>> Begin

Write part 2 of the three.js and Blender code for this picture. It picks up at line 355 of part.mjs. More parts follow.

>> End
>> Begin

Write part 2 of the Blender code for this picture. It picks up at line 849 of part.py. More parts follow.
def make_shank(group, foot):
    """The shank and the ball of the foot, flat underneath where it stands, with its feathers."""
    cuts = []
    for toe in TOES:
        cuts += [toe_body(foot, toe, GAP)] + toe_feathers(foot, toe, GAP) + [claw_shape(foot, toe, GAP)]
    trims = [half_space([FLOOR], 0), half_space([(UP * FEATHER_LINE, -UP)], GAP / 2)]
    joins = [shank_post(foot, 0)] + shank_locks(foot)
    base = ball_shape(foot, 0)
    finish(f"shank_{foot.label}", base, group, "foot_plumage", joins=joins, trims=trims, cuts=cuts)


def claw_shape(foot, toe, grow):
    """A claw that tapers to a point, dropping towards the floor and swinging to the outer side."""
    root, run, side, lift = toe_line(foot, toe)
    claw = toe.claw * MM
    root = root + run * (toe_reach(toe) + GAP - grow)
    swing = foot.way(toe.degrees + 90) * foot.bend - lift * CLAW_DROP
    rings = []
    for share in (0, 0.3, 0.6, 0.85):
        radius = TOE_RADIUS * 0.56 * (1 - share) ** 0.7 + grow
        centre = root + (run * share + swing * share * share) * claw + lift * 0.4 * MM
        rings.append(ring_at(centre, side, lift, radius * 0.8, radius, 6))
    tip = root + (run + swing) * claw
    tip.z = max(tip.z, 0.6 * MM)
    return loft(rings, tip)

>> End

Exercise aim
Using the data above, transcribe the lines that run from the line with "Write part 2 of the Blender" to the line with "return loft(rings, tip)", both ends kept, and output nothing else.

Answer to this exercise
Write part 2 of the Blender code for this picture. It picks up at line 849 of part.py. More parts follow.
def make_shank(group, foot):
    """The shank and the ball of the foot, flat underneath where it stands, with its feathers."""
    cuts = []
    for toe in TOES:
        cuts += [toe_body(foot, toe, GAP)] + toe_feathers(foot, toe, GAP) + [claw_shape(foot, toe, GAP)]
    trims = [half_space([FLOOR], 0), half_space([(UP * FEATHER_LINE, -UP)], GAP / 2)]
    joins = [shank_post(foot, 0)] + shank_locks(foot)
    base = ball_shape(foot, 0)
    finish(f"shank_{foot.label}", base, group, "foot_plumage", joins=joins, trims=trims, cuts=cuts)


def claw_shape(foot, toe, grow):
    """A claw that tapers to a point, dropping towards the floor and swinging to the outer side."""
    root, run, side, lift = toe_line(foot, toe)
    claw = toe.claw * MM
    root = root + run * (toe_reach(toe) + GAP - grow)
    swing = foot.way(toe.degrees + 90) * foot.bend - lift * CLAW_DROP
    rings = []
    for share in (0, 0.3, 0.6, 0.85):
        radius = TOE_RADIUS * 0.56 * (1 - share) ** 0.7 + grow
        centre = root + (run * share + swing * share * share) * claw + lift * 0.4 * MM
        rings.append(ring_at(centre, side, lift, radius * 0.8, radius, 6))
    tip = root + (run + swing) * claw
    tip.z = max(tip.z, 0.6 * MM)
    return loft(rings, tip)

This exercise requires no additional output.